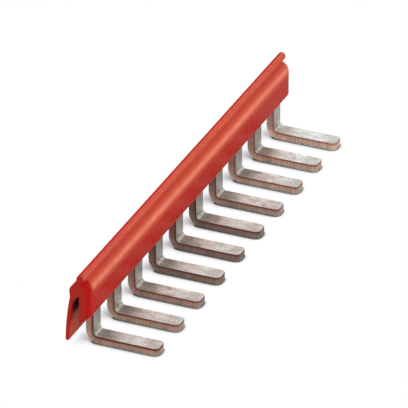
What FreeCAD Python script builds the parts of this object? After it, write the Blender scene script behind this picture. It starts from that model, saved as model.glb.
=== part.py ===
import FreeCAD, Part
import math
import os

from FreeCAD import Vector

# Terminal jumper: a comb of bent copper prongs that share one spine, under an insulating strip.
# Millimetres. X runs along the strip, the prongs reach towards -Y, and +Z is up.
# The origin is the middle of the footprint, on the plane that the prongs lie on.

# Row of prongs
ways = 10
pitch = 6.2

# Comb: stamped from sheet, then bent once
sheet = 1.0
prong_width = 2.2
# From the sheet's rear face to the prong's tip
prong_reach = 9.4
tip_corner_radius = 0.6
bend_outer_radius = 1.8
# Width of the flat that the forming punch leaves in the inner corner
bend_inner_coin = 0.5
# Height of the spine's lower edge above the prongs' underside
spine_bottom = 5.9
spine_height = 2.4
# Where a prong leaves the spine
root_radius = 0.4

# Strip: front wall
# Past half a pitch beyond the outer prongs, at each end
strip_end_margin = 0.1
front_wall = 0.6
# Of the front wall below the spine's lower edge
front_cover = 1.15
front_edge_radius = 0.7
# Degrees, falling towards the rear
underside_slope = 37.0
front_shoulder_radius = 1.43
# Of the round's centre below the spine's top
front_shoulder_drop = 0.3
# Degrees that the round turns through
front_shoulder_turn = 70.0

# Strip: bead along the top
bead_radius = 0.5
# Of its centre above the spine's top, and in front of the sheet's rear face
bead_rise = 1.4
bead_setback = 0.28
# Past each end of the strip's body
bead_overhang = 0.25
# Where the rear slope ends inside the bead
rear_slope_rise = 1.6
rear_slope_setback = 0.1

# Strip: rear shoulder and skirt, with depths behind the sheet's rear face
rear_shoulder_radius = 0.8
rear_shoulder_drop = 0.45
rear_shoulder_depth = 1.25
rear_shoulder_turn = 38.0
skirt_wall = 0.5
skirt_waist_drop = 1.3
skirt_waist_depth = 1.17
skirt_reach = 1.8
# Height of the skirt's lower edge above the prongs' underside
skirt_bottom = 0.9
# Of the skirt's outer face off a straight line
skirt_bow = 0.12

# Strip: slot and groove
# Of the slot that holds the spine's top edge
slot_depth = 1.1
# From the groove's top down to where the skirt reaches its wall, and the bulge of its roof
groove_knee_drop = 1.7
groove_roof_bulge = 0.19

# Strip: rounds into each end, of its front, and of the rest as a share of the skirt's tightest round
end_front_radius = 1.1
end_rear_share = 0.85
end_round_steps = 4
# What is left, at the very end, of the round under the front wall
end_least_radius = 0.1
# Of the bead's own ends
end_bead_chamfer = 0.15

# Between the ends of the spine and of its slot
fit_clearance = 0.05

# Length below which two places count as the same
same_place = 1e-6

# Places worked out from the sizes above
rear_face = (prong_reach - skirt_reach) / 2
front_face = rear_face - sheet
tip_face = rear_face - prong_reach
spine_top = spine_bottom + spine_height
spine_half = (ways - 1) * pitch / 2 + prong_width / 2
strip_half = ways * pitch / 2 + strip_end_margin
end_rear_radius = end_rear_share * skirt_wall / 2


def at(depth, z):
    """A point of a section, from its depth behind the sheet's rear face and its height."""
    return Vector(0, rear_face + depth, z)


def line(a, b):
    return Part.LineSegment(a, b).toShape()


def arc(a, middle, b):
    return Part.Arc(a, middle, b).toShape()


def round_point(centre, radius, degrees):
    """A point of a round in a section, with the angle counted from -Y towards +Z."""
    angle = math.radians(degrees)
    return centre + Vector(0, -radius * math.cos(angle), radius * math.sin(angle))


def prong_centres():
    return [(i - (ways - 1) / 2) * pitch for i in range(ways)]


# Comb

def spine_and_uprights():
    """The standing part of the sheet, with rounded roots, from the spine down to the bends."""
    corner = Vector(-spine_half, front_face, spine_bottom)
    blank = Part.makeBox(2 * spine_half, sheet, spine_height, corner)
    for x in prong_centres():
        corner = Vector(x - prong_width / 2, front_face, bend_outer_radius)
        upright = Part.makeBox(prong_width, sheet, spine_top - bend_outer_radius, corner)
        blank = blank.fuse(upright)
    blank = blank.removeSplitter()
    roots = [edge for edge in blank.Edges if is_root(edge)]
    return blank.makeFillet(root_radius, roots)


def is_root(edge):
    """True where a prong's side meets the spine's lower edge, on the edges through the sheet."""
    middle = edge.CenterOfMass
    first, last = edge.Vertexes[0].Point, edge.Vertexes[-1].Point
    through = abs(abs(first.y - last.y) - sheet) < same_place
    at_spine = abs(middle.z - spine_bottom) < same_place
    inside = abs(middle.x) < spine_half - same_place
    return through and at_spine and inside


def prong(x):
    """The bend and the flat leg of one prong."""
    flat = bend_inner_coin / math.sqrt(2)
    bend = at(-bend_outer_radius, bend_outer_radius)
    outline = [
        line(at(-sheet, bend_outer_radius), at(0, bend_outer_radius)),
        arc(at(0, bend_outer_radius), round_point(bend, bend_outer_radius, 225), at(-bend_outer_radius, 0)),
        line(at(-bend_outer_radius, 0), at(-prong_reach, 0)),
        line(at(-prong_reach, 0), at(-prong_reach, sheet)),
        line(at(-prong_reach, sheet), at(-sheet - flat, sheet)),
        line(at(-sheet - flat, sheet), at(-sheet, sheet + flat)),
        line(at(-sheet, sheet + flat), at(-sheet, bend_outer_radius)),
    ]
    leg = Part.Face(Part.Wire(outline)).extrude(Vector(prong_width, 0, 0))
    leg = leg.makeFillet(tip_corner_radius, [edge for edge in leg.Edges if is_tip_corner(edge)])
    leg.translate(Vector(x - prong_width / 2, 0, 0))
    return leg


def is_tip_corner(edge):
    """True for the two upright edges at a prong's tip."""
    middle = edge.CenterOfMass
    upright = abs(middle.z - sheet / 2) < same_place and abs(edge.Length - sheet) < same_place
    return upright and abs(middle.y - tip_face) < same_place


def contact_comb():
    comb = spine_and_uprights()
    for x in prong_centres():
        comb = comb.fuse(prong(x))
    return comb.removeSplitter()


# Insulating strip

def inset(radius, depth):
    """How far a face has drawn in, at this depth from the end, where it rounds into the end."""
    left = max(radius - depth, 0)
    return radius - math.sqrt(radius ** 2 - left ** 2)


def strip_outline(x, depth):
    """The strip's section at x, this deep from its end, without the bead on top."""
    front_inset = inset(end_front_radius, depth)
    rear_inset = inset(end_rear_radius, depth)

    # Front wall: its lower edge, from the underside round to the front
    slope = math.radians(underside_slope)
    edge_round = max(front_edge_radius - front_inset, end_least_radius)
    edge_depth = front_inset + edge_round
    edge_rise = (rear_inset + edge_round) / math.cos(slope) - edge_depth * math.tan(slope)
    edge = at(edge_depth - sheet - front_wall, spine_bottom - front_cover + edge_rise)
    edge_turn = underside_slope - 90
    front_low = round_point(edge, edge_round, 0)
    under_front = round_point(edge, edge_round, edge_turn)

    # Front shoulder, and the short way on to the bead's centre
    shoulder = at(front_shoulder_radius - sheet - front_wall, spine_top - front_shoulder_drop)
    shoulder_round = front_shoulder_radius - front_inset
    front_high = round_point(shoulder, shoulder_round, 0)
    shoulder_end = round_point(shoulder, shoulder_round, front_shoulder_turn)
    bead_centre = at(-bead_setback, spine_top + bead_rise)

    # Rear slope and shoulder
    rear_slope_end = at(-rear_slope_setback, spine_top + rear_slope_rise)
    rear = at(rear_shoulder_depth - rear_shoulder_radius, spine_top - rear_shoulder_drop)
    rear_round = rear_shoulder_radius - rear_inset
    rear_top = round_point(rear, rear_round, 180 - rear_shoulder_turn)
    rear_end = round_point(rear, rear_round, 180)

    # Skirt
    waist_height = spine_top - skirt_waist_drop
    waist = at(skirt_waist_depth - rear_inset, waist_height)
    tip = at(skirt_reach - skirt_wall / 2, skirt_bottom + skirt_wall / 2)
    tip_round = skirt_wall / 2 - rear_inset
    skirt_low = round_point(tip, tip_round, 180)
    inner_low = round_point(tip, tip_round, 0)
    bow = Vector(0, skirt_bow, 0)

    # Groove between the skirt and the end post
    knee_height = spine_top - slot_depth - groove_knee_drop
    knee_share = (waist_height - knee_height) / (waist_height - skirt_bottom)
    knee_depth = skirt_waist_depth + (skirt_reach - skirt_waist_depth) * knee_share - skirt_wall
    knee = at(knee_depth + rear_inset, knee_height) + bow / 2
    groove_start = at(-rear_inset, spine_top - slot_depth + rear_inset)
    bulge = Vector(0, groove_roof_bulge, groove_roof_bulge)
    post_low = at(-rear_inset, under_front.z - (rear_face - rear_inset - under_front.y) * math.tan(slope))

    outline = Part.Wire([
        line(front_low, front_high),
        arc(front_high, round_point(shoulder, shoulder_round, front_shoulder_turn / 2), shoulder_end),
        line(shoulder_end, bead_centre),
        line(bead_centre, rear_slope_end),
        line(rear_slope_end, rear_top),
        arc(rear_top, round_point(rear, rear_round, 180 - rear_shoulder_turn / 2), rear_end),
        line(rear_end, waist),
        arc(waist, (waist + skirt_low) / 2 + bow, skirt_low),
        arc(skirt_low, round_point(tip, tip_round, -90), inner_low),
        arc(inner_low, (knee + inner_low) / 2 + bow / 2, knee),
        arc(knee, (knee + groove_start) / 2 + bulge, groove_start),
        line(groove_start, post_low),
        line(post_low, under_front),
        arc(under_front, round_point(edge, edge_round, edge_turn / 2), front_low),
    ])
    outline.translate(Vector(x, 0, 0))
    return outline


def rounded_end(side):
    """The last stretch of the strip at one end, drawn in ring by ring; side is -1 or 1."""
    rings = []
    for step in range(end_round_steps + 1):
        angle = math.radians(90 * step / end_round_steps)
        depth = end_front_radius * (1 - math.sin(angle))
        rings.append(strip_outline(side * (strip_half - depth), depth))
    return Part.makeLoft(rings, True, True)


def bead():
    """The round bead along the top."""
    half = strip_half + bead_overhang
    start = Vector(-half, rear_face - bead_setback, spine_top + bead_rise)
    rod = Part.makeCylinder(bead_radius, 2 * half, start, Vector(1, 0, 0))
    return rod.makeChamfer(end_bead_chamfer, [edge for edge in rod.Edges if edge.isClosed()])


def insulating_strip():
    """The section along the strip, with its rounded ends and bead, and the slot for the spine."""
    middle_half = strip_half - end_front_radius
    section = Part.Face(strip_outline(-middle_half, end_front_radius))
    strip = section.extrude(Vector(2 * middle_half, 0, 0))
    strip = strip.fuse([rounded_end(-1), rounded_end(1), bead()])
    slot_half = spine_half + fit_clearance
    slot = Part.makeBox(2 * slot_half, sheet, spine_top, Vector(-slot_half, front_face, 0))
    return strip.cut(slot)


# Writing the pieces

os.makedirs("parts", exist_ok=True)
pieces = {"contact_comb": contact_comb(), "insulating_strip": insulating_strip()}
for name, shape in pieces.items():
    solid = shape.Solids[0]
    assert len(shape.Solids) == 1 and solid.isValid(), name
    solid.exportStep(f"parts/{name}.step")
    print(name, round(solid.Volume, 3), solid.BoundBox)
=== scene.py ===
import math

import bmesh
import bpy
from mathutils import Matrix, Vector


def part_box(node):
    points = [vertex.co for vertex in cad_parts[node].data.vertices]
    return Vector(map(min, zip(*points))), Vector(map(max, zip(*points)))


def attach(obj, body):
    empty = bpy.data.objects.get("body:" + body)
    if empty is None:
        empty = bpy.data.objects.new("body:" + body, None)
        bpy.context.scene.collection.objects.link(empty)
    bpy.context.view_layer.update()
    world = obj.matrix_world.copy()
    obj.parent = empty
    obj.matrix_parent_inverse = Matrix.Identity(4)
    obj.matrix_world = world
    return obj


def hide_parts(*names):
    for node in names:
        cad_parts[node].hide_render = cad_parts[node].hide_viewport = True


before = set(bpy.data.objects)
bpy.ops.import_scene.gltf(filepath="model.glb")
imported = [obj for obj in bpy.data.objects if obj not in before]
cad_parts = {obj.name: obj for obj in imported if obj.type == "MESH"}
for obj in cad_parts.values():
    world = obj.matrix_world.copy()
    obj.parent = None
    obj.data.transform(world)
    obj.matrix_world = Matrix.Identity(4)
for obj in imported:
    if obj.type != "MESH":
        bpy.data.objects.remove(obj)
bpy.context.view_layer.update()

# Terminal jumper: a comb of tinned copper prongs under a red insulating strip.
# The part's own sizes are in millimetres, and MM turns them into metres.
MM = 0.001

# Row of prongs
ways = 10
pitch = 6.2

# Comb
sheet = 1.0
prong_width = 2.2
prong_reach = 9.4
tip_corner_radius = 0.6
bend_outer_radius = 1.8
bend_inner_coin = 0.5
coin_edge_radius = 0.1
spine_bottom = 5.9
spine_height = 2.4
root_radius = 0.4
# Rolled edge that the die leaves on the upper side, and the sharper lower edge
rolled_edge = 0.07
lower_edge = 0.03

# Strip, as in the solid
front_wall = 0.6
front_cover = 1.15
front_edge_radius = 0.7
underside_slope = 37.0
front_shoulder_radius = 1.43
front_shoulder_drop = 0.3
bead_radius = 0.5
bead_rise = 1.4
bead_setback = 0.28
bead_end_round = 0.3
# Of the fillet between the front shoulder and the bead, and the least radius that reaches both
# as a share of the gap between their rounds
valley_radius = 0.1
valley_least_share = 0.52
rear_slope_rise = 1.6
rear_slope_setback = 0.1
rear_shoulder_radius = 0.8
rear_shoulder_drop = 0.45
rear_shoulder_depth = 1.25
rear_shoulder_turn = 38.0
skirt_wall = 0.5
skirt_waist_drop = 1.3
skirt_waist_depth = 1.17
skirt_reach = 1.8
skirt_bottom = 0.9
skirt_bow = 0.12
slot_depth = 1.1
groove_knee_drop = 1.7
groove_roof_bulge = 0.19
end_front_radius = 1.1
end_rear_share = 0.85
end_least_radius = 0.1
strip_end_margin = 0.1
fit_clearance = 0.05

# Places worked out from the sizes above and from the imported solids
comb_low, comb_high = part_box("contact_comb")
strip_low, strip_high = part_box("insulating_strip")
rear_face = comb_high.y / MM
front_face = rear_face - sheet
spine_top = spine_bottom + spine_height
spine_half = (ways - 1) * pitch / 2 + prong_width / 2
strip_half = ways * pitch / 2 + strip_end_margin
bead_half = strip_high.x / MM
end_rear_radius = end_rear_share * skirt_wall / 2
upright_length = spine_top - bend_outer_radius
bend_length = bend_outer_radius * math.pi / 2
sheet_length = upright_length + bend_length + prong_reach - bend_outer_radius
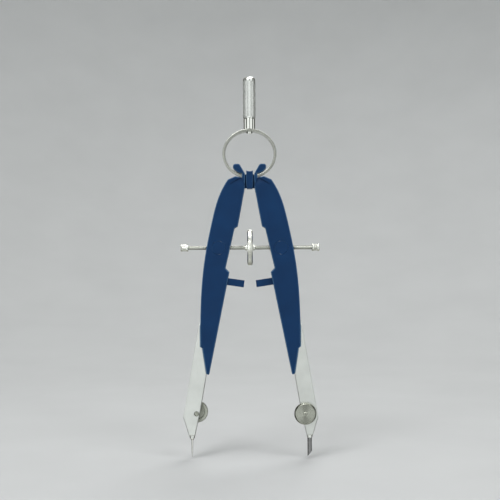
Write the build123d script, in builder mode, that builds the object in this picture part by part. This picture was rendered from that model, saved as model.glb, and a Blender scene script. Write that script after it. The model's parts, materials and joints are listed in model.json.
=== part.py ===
from build123d import *
import math
import os

# Ring-head bow compass: two moulded legs on a ring spring, opened by a centre wheel.
# Millimetres. X runs across the legs, Z up to the handle, and the front faces -Y.
# The origin lies midway between the two tips, at the level of the needle's point.
# Both legs are one design: the left one is the right one turned half round Z.

# ---- driving dimensions ----
LEG_HALF = 3.0          # half the depth of a moulded leg
ARM_HALF = 2.9          # half the thickness of a metal arm, nearly flush with the leg
TONGUE_HALF = 1.8       # half the thickness of its tongue inside the leg
ARM_FULL_TOP = 60.0     # above this only the tongue is left
ARM_EDGE = 0.25         # chamfer on the arms
EDGE = 0.35             # chamfer on moulded edges
RUN = 0.05              # radial running clearance
BREAK = 0.2             # chamfer on small metal edges
BEVEL = 0.3             # chamfer on the end caps and the rivet's head
HORN_ROUND = 1.2        # corner radii of the leg's outline
SHOULDER_ROUND = 0.7
TOE_ROUND = 0.5
ELBOW_ROUND = 1.2       # widest corner of a metal arm
FACET_DEEP = (3.6, 125.7)
FACET_OUTER = (8.8, 122.5)
FACET_INNER = (1.6, 121.2)
FACET_DEPTH = 1.0
GROOVE = ((3.6, 125.7), (8.8, 122.5), (9.0, 122.85), (3.85, 126.05))
GROOVE_DEPTH = 0.6

PIVOT_X = 1.35          # the two leg pivots on the fulcrum block
PIVOT_Z = 125.5
LOBE_R = 1.6
LOBE_HALF = 1.9
BLOCK_TOP = 128.8
BLOCK_DIP = 128.4       # lowest point of its hollow top
BLOCK_WAIST = 122.9     # below this it narrows, to clear the closed legs
BLOCK_BOTTOM = 120.6
BLOCK_X = 1.5
BLOCK_FOOT_X = 1.2
SKIRT_X = 2.9           # thin plate that closes the gaps beside the block
SKIRT_LOW = 120.9
SKIRT_HIGH = 124.3
SKIRT_HALF = 0.9
SKIRT_POCKET = 1.05     # half the depth of the leg's pocket for it
SKIRT_SWEEP = ((1.0, 125.2), (3.45, 124.9), (4.1, 121.3), (3.6, 120.6), (1.0, 120.3))

RING_Z = 136.4          # centre of the ring spring
RING_RX = 11.5          # half-width and half-height of the strip's mid line
RING_RZ = 10.5
RING_T = 1.2
RING_WIDTH = 5.0
RING_END_X = 3.6        # where the strip ends, each side of the middle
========
== Exercise description ==
The first line to be transcribed is the one containing "# Writing the pieces", and the last is the one containing "bpy.data.objects.remove(obj)". Transcribe exactly those lines and nothing else.

== Solution to the exercise ==
# Writing the pieces

os.makedirs("parts", exist_ok=True)
pieces = {"contact_comb": contact_comb(), "insulating_strip": insulating_strip()}
for name, shape in pieces.items():
    solid = shape.Solids[0]
    assert len(shape.Solids) == 1 and solid.isValid(), name
    solid.exportStep(f"parts/{name}.step")
    print(name, round(solid.Volume, 3), solid.BoundBox)
=== scene.py ===
import math

import bmesh
import bpy
from mathutils import Matrix, Vector


def part_box(node):
    points = [vertex.co for vertex in cad_parts[node].data.vertices]
    return Vector(map(min, zip(*points))), Vector(map(max, zip(*points)))


def attach(obj, body):
    empty = bpy.data.objects.get("body:" + body)
    if empty is None:
        empty = bpy.data.objects.new("body:" + body, None)
        bpy.context.scene.collection.objects.link(empty)
    bpy.context.view_layer.update()
    world = obj.matrix_world.copy()
    obj.parent = empty
    obj.matrix_parent_inverse = Matrix.Identity(4)
    obj.matrix_world = world
    return obj


def hide_parts(*names):
    for node in names:
        cad_parts[node].hide_render = cad_parts[node].hide_viewport = True


before = set(bpy.data.objects)
bpy.ops.import_scene.gltf(filepath="model.glb")
imported = [obj for obj in bpy.data.objects if obj not in before]
cad_parts = {obj.name: obj for obj in imported if obj.type == "MESH"}
for obj in cad_parts.values():
    world = obj.matrix_world.copy()
    obj.parent = None
    obj.data.transform(world)
    obj.matrix_world = Matrix.Identity(4)
for obj in imported:
    if obj.type != "MESH":
        bpy.data.objects.remove(obj)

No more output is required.